Given request: Count every line that holds the string "corner", and report the number alone.

Data shown:
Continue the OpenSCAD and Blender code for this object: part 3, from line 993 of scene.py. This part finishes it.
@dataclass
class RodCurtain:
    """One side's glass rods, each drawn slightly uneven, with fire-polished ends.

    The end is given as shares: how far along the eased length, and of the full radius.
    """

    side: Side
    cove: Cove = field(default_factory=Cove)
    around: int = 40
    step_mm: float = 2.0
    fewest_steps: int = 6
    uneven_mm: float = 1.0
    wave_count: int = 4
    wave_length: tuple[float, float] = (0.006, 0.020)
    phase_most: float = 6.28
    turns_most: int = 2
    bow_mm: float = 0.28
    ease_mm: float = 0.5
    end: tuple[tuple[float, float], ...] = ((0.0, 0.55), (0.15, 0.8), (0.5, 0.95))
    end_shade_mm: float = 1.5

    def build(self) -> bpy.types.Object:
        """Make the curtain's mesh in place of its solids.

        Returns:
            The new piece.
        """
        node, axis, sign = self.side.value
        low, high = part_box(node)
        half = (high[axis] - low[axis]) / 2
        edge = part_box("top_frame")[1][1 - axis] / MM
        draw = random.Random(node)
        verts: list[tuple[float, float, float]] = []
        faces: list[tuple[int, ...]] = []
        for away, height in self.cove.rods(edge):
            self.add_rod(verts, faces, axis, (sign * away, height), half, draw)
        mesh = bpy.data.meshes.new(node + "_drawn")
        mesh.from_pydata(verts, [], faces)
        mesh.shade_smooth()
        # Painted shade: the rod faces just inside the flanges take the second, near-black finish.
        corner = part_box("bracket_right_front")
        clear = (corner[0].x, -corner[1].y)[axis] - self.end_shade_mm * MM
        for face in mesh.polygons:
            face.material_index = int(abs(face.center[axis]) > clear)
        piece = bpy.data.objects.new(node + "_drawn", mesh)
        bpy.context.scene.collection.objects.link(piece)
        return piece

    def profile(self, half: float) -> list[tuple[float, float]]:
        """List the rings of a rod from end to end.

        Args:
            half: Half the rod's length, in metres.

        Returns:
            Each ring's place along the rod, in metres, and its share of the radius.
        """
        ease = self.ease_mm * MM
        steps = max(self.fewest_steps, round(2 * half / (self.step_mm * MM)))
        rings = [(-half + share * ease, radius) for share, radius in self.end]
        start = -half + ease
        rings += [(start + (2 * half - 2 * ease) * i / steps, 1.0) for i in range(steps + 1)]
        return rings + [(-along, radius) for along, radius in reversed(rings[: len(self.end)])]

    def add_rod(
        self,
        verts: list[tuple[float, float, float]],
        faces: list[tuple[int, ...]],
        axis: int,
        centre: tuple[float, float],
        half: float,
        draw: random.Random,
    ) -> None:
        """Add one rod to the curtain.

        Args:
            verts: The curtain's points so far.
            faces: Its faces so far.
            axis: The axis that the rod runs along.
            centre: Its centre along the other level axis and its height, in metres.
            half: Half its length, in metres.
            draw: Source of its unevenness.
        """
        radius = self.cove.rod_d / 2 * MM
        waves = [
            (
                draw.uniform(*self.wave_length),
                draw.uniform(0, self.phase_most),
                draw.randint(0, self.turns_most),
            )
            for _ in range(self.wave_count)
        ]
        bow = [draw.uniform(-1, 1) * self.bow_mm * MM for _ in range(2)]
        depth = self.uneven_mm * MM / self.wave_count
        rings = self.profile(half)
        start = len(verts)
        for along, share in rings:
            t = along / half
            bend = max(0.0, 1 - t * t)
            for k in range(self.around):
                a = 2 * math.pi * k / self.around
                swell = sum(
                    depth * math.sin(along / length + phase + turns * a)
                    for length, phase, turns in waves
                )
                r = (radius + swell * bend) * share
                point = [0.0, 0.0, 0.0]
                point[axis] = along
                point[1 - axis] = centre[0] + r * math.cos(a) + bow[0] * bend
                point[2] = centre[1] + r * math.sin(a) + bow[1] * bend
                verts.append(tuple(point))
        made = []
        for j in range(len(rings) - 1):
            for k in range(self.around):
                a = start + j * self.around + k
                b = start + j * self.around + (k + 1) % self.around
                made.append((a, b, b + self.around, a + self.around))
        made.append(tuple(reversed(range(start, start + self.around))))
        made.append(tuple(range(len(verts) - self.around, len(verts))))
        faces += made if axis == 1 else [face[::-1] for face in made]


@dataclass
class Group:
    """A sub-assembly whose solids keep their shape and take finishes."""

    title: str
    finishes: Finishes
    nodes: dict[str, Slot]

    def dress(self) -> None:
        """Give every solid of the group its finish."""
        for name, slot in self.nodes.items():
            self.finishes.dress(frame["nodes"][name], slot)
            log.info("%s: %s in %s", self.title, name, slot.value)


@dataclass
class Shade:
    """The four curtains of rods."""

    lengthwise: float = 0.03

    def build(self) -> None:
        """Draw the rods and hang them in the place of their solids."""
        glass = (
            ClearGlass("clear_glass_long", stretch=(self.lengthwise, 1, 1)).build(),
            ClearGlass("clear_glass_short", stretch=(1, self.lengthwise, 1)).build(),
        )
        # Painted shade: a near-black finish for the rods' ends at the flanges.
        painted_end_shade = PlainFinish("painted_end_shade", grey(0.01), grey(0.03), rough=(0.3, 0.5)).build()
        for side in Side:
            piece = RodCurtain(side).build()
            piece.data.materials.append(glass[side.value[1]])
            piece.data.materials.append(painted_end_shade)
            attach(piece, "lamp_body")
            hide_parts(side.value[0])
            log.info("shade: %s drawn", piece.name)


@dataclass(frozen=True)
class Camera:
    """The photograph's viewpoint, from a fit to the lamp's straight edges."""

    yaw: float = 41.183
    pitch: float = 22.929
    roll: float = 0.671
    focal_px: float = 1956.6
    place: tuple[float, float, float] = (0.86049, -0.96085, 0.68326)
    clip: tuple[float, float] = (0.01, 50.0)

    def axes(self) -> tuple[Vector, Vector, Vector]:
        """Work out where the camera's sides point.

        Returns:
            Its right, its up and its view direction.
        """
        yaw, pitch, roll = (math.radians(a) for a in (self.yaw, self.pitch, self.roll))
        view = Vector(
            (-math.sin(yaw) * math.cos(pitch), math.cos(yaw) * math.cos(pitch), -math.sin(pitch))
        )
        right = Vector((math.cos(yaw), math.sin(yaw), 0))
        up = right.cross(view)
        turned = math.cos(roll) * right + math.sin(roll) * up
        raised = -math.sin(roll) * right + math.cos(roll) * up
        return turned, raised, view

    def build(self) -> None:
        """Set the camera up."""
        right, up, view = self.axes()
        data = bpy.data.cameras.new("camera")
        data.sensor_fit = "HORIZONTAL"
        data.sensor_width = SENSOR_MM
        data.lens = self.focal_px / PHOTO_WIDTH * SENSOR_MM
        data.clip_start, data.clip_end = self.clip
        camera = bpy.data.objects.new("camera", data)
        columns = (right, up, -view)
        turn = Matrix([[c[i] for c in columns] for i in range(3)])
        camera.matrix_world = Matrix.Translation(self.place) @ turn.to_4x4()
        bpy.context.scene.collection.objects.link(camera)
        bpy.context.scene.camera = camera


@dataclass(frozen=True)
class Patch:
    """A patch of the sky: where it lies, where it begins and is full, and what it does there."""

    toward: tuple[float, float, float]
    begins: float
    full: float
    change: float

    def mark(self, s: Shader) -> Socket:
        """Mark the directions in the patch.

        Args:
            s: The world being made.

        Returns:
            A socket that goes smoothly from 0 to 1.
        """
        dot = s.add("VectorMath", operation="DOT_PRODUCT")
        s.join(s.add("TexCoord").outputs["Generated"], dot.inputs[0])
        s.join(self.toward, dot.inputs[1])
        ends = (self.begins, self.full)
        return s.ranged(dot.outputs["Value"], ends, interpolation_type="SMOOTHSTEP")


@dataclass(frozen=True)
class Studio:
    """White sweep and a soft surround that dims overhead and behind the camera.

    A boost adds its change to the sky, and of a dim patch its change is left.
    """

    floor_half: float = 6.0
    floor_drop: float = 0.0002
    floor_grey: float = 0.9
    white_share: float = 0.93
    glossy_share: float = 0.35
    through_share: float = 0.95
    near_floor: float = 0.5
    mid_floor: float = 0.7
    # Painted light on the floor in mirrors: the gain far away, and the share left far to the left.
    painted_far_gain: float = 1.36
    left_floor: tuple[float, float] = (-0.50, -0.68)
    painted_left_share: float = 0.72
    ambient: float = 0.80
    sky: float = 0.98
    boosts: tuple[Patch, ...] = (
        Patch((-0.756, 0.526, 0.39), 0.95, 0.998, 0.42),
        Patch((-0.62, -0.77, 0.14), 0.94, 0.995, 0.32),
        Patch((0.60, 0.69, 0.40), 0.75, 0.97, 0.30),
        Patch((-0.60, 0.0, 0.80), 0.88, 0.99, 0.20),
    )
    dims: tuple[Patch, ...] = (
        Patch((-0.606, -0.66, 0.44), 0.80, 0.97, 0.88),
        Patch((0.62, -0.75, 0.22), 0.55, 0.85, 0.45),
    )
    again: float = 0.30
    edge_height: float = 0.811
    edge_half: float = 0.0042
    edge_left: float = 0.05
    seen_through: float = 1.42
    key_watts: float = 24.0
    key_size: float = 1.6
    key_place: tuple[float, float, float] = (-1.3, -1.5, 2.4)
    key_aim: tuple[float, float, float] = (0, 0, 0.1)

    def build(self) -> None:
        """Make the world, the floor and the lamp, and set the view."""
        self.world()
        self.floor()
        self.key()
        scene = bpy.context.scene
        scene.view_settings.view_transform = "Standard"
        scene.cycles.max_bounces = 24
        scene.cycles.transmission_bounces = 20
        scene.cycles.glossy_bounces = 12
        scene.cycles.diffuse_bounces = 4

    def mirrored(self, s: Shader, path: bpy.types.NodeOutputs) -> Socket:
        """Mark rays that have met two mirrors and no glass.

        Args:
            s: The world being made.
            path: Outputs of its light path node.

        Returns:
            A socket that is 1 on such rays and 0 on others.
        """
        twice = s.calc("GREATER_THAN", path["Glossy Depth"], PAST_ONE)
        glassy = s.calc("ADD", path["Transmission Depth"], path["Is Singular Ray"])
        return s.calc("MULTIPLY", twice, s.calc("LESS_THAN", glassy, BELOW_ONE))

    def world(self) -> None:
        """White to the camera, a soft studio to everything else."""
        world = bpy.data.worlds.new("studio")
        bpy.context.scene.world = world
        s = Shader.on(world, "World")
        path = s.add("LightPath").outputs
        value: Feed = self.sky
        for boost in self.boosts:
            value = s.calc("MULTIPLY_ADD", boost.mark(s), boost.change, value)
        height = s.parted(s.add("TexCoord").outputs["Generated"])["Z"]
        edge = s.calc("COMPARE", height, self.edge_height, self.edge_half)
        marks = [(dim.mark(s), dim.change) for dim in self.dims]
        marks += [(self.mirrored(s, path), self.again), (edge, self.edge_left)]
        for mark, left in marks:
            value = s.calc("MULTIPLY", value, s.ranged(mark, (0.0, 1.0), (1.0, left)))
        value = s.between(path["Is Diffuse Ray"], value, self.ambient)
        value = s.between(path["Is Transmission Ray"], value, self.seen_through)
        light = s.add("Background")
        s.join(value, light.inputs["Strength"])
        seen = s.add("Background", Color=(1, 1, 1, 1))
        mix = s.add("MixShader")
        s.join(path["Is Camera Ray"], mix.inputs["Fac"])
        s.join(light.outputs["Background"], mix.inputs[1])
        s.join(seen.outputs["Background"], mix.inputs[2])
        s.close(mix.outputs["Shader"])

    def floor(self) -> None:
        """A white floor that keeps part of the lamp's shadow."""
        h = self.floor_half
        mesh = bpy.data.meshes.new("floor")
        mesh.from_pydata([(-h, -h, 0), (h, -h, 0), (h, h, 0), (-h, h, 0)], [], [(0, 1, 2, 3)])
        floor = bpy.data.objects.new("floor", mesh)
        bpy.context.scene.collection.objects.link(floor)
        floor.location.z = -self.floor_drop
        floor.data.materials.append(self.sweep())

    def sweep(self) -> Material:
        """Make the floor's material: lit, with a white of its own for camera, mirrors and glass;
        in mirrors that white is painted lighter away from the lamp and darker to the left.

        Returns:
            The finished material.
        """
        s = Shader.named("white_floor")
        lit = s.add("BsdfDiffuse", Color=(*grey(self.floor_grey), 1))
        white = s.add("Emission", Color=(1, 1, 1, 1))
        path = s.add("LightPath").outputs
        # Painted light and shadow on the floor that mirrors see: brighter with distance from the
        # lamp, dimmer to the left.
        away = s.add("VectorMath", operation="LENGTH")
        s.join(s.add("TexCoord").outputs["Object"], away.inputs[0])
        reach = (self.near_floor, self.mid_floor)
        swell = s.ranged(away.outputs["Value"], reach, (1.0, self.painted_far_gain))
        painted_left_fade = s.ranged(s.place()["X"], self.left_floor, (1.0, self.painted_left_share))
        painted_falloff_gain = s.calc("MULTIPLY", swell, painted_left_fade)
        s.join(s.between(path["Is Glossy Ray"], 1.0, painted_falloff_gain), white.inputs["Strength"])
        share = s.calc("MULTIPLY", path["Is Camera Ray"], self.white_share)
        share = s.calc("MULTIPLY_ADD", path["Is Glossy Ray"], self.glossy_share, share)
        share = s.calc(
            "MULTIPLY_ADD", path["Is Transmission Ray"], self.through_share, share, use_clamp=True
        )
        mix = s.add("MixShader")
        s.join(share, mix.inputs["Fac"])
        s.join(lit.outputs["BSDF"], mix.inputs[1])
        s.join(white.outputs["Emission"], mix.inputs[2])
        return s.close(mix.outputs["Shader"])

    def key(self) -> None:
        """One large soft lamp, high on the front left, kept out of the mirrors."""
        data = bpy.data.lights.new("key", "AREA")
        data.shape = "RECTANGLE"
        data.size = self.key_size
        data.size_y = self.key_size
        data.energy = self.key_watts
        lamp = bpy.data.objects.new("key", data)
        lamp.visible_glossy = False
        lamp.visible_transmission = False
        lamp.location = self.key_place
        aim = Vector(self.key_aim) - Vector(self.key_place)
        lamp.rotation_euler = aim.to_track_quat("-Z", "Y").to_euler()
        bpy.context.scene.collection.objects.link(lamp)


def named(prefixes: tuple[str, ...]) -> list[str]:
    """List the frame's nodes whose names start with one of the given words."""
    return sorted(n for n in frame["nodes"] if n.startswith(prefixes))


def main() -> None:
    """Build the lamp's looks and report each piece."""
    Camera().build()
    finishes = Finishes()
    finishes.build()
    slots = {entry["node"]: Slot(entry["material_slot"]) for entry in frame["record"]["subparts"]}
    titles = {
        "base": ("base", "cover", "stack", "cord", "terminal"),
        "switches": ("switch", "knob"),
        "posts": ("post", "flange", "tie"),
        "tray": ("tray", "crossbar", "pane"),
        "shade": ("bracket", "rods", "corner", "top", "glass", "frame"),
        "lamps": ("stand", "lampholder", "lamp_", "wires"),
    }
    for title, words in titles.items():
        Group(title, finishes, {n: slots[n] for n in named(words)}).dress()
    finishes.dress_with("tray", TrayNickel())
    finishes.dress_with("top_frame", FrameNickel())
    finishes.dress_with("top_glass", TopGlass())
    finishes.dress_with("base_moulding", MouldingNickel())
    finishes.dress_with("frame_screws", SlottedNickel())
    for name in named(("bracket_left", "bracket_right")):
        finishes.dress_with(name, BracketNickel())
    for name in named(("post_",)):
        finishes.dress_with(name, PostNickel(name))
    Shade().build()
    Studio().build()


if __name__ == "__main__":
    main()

Written answer: 3